Yeah, I see it as sort of a temporary transitional mode for humanity. I also don’t think it would be stable for long. I might give it 20-30 years, but I would be skeptical about it holding for 50 years.
I do think that even 10 years more to work on more fundamental solutions to the AGI transition would be hugely valuable though!
I have been attempting at least to imagine how to design a system assuming that all the actors will be selfish and tempted to defect (and possibly sociopathic, as power-holders sometimes are or become), but prevented from breaking the system. Defection-resistant mechanisms, where you just need a majority of the council to not defect in a given ‘event’ in order for them to halt and punish the defectors. And that hopefully making it obvious that this was the case, and that defection would get noticed and punished, would prevent even sociopathic power-holders from defecting.

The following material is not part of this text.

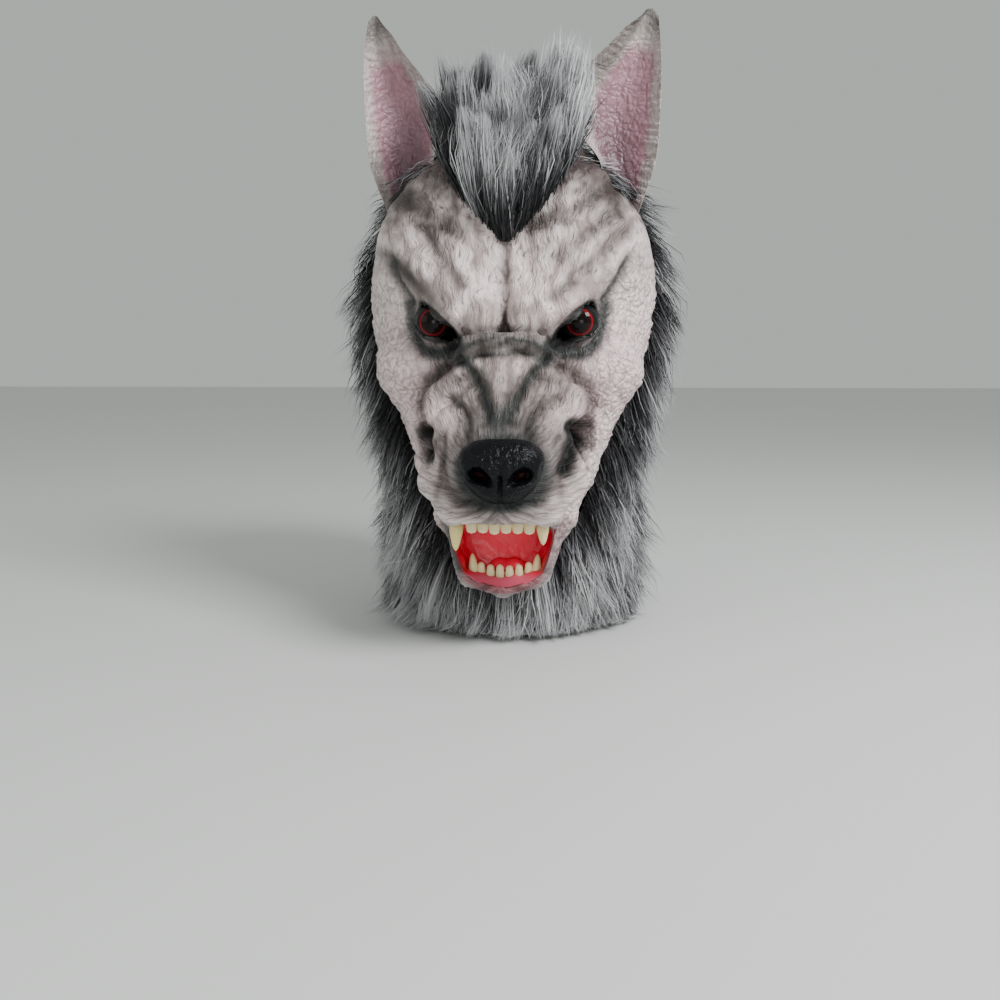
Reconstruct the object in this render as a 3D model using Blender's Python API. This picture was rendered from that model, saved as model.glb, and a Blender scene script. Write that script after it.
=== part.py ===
"""Werewolf mask for a costume: a hollow latex face, two ears and a fur hood.

Metres, +Z up. The face looks towards -Y and stands on the flat rim of the
neck at z = 0. The face, the hood and the ears share one head form: distance
functions of a few rounded masses, reached by rays that fan out from a line
inside the head. Points at a lower distance give the inner side of a wall.
"""
import bmesh
import bpy
import numpy as np
from mathutils import Matrix, Vector

# Main sizes
FACE_HALF_WIDTH = 0.0985
NOSE_REACH = 0.1600
CROWN_HEIGHT = 0.3440
EAR_TIP_HEIGHT = 0.4200
HEAD_HALF_WIDTH = 0.0950
HEAD_HALF_DEPTH = 0.0920
HEAD_CENTRE_HEIGHT = 0.2220
HEAD_SET_BACK = 0.0140
NECK_HALF_WIDTH = 0.0780
NECK_HALF_DEPTH = 0.0720
NECK_SET_BACK = 0.0080
NECK_BLEND_WIDTH = 0.0600
SKULL_BLEND_WIDTH = 0.0300
SPINE_REACH = 0.0100
# Brings the middle of the whole mask, front to back, to y = 0
FRAME_SHIFT = 0.0021

# Walls and gaps
LATEX_WALL = 0.0025
LATEX_ABOVE_HEAD = 0.0034
HOOD_WALL = 0.0028
EAR_WALL = 0.0036
EAR_REACH = 0.0040
EAR_TURN_REACH = 0.0100
LINING_WALL = 0.0020
PIECE_GAP = 0.0006
RIM_OVERLAP = 0.10

# Mouth, teeth, nose and eyes
MOUTH_TOP = 0.0900
MOUTH_BOTTOM = 0.0440
MOUTH_TOP_HALF = 0.0370
MOUTH_BOTTOM_HALF = 0.0280
MOUTH_BACK = 0.0770
MOUTH_STEP = 0.0100
UPPER_LIP_REACH = 0.1340
LOWER_LIP_REACH = 0.1040
LIP_CURVE_DEPTH = 0.0180
UPPER_TOOTH_SET_BACK = 0.0075
LOWER_TOOTH_SET_BACK = 0.0045
UPPER_FANG_SET_BACK = 0.0145
LOWER_FANG_SET_BACK = 0.0110
MOUTH_STEP_GAP = 0.0030
TOOTH_SEAT_GAP = 0.0010
TONGUE_HALF_DEPTH = 0.0075
TONGUE_HALF_HEIGHT = 0.0050
TOOTH_WIDTH = 0.0062
INCISOR_LENGTH = 0.0075
FANG_LENGTH = 0.0175
FANG_WIDTH = 0.0085
NOSE_HALF_WIDTH = 0.0250
NOSE_HALF_HEIGHT = 0.0190
NOSE_HALF_DEPTH = 0.0150
NOSE_CENTRE_HEIGHT = 0.1210
NOSTRIL_RADIUS = 0.0058
EYE_RADIUS = 0.0125
EYE_ACROSS = 0.0490
EYE_FORWARD = 0.0690
EYE_HEIGHT = 0.2050

# Fur
LOCK_LENGTH = 0.0440
LOCK_WIDTH = 0.0340
LOCK_STAND_OFF = 0.0110
LOCK_ROOT_DEPTH = 0.0020
FORELOCK_LENGTH = 0.0560
FORELOCK_LIFT = 0.0008
FORELOCK_WALL = 0.0030

# How finely the walls are faceted
FACE_ACROSS = 30
FACE_UP = 36
HOOD_ACROSS = 8
HOOD_FRONT = 3

# Round masses of the face. Places are shares of the half width of the face,
# the reach of the nose and the height of the crown. Radii and blends are
# shares of the half width. Angles are yaw, pitch and roll in degrees.
# name, stage, across, forward, up, radius across, radius forward, radius up,
# yaw, pitch, roll, blend
ROUND_MASSES = [
    ("forehead", "skull", 0.345, 0.225, 0.750, 0.528, 0.406, 0.528, 0, 0, 0, 0.16),
    ("brow", "skull", 0.386, 0.412, 0.680, 0.406, 0.223, 0.173, 26, 0, -36, 0.10),
    ("cheek bone", "skull", 0.629, 0.288, 0.523, 0.274, 0.223, 0.223, 34, 0, 10, 0.16),
    ("muzzle root", "muzzle", 0.000, 0.500, 0.390, 0.406, 0.589, 0.426, 0, 0, 0, 0.10),
    ("muzzle tip", "muzzle", 0.000, 0.800, 0.343, 0.325, 0.274, 0.254, 0, 0, 0, 0.14),
    ("eye socket", "cut", 0.497, 0.525, 0.590, 0.234, 0.244, 0.122, 25, 0, -38, 0.03),
    ("mouth corner", "cut", 0.538, 0.575, 0.390, 0.061, 0.284, 0.173, 0, 0, -8, 0.03),
]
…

This seems possible to accomplish, if the system is designed such that catching and punishing an attempt at defection has benefits for the enforcers which give higher expected value in their minds than the option of deciding to also defect once they detected someone else defecting.
Seems like a good problem to largely defer to AI though (especially if we’re assuming alignment in the instruction following sense), so maybe not the most pressing.
Unless there’s important factors about ‘order of operations’. By the time we have a powerful enough AI to solve this for us, it could be that someone is already defecting by using that AI to pursue recursive self-improvement at top speed…
I think that that is probably the case. I think we need to get the Council of Guardians in place and preventing defection before it’s too late, and irreversibly bad defection has already occurred.
I am unsure of exactly where the thresholds are, but I am confident that nobody else should be confident that there aren’t any risks! Our uncertainty should cause us to err on the side of putting in safe governance mechanisms ASAP!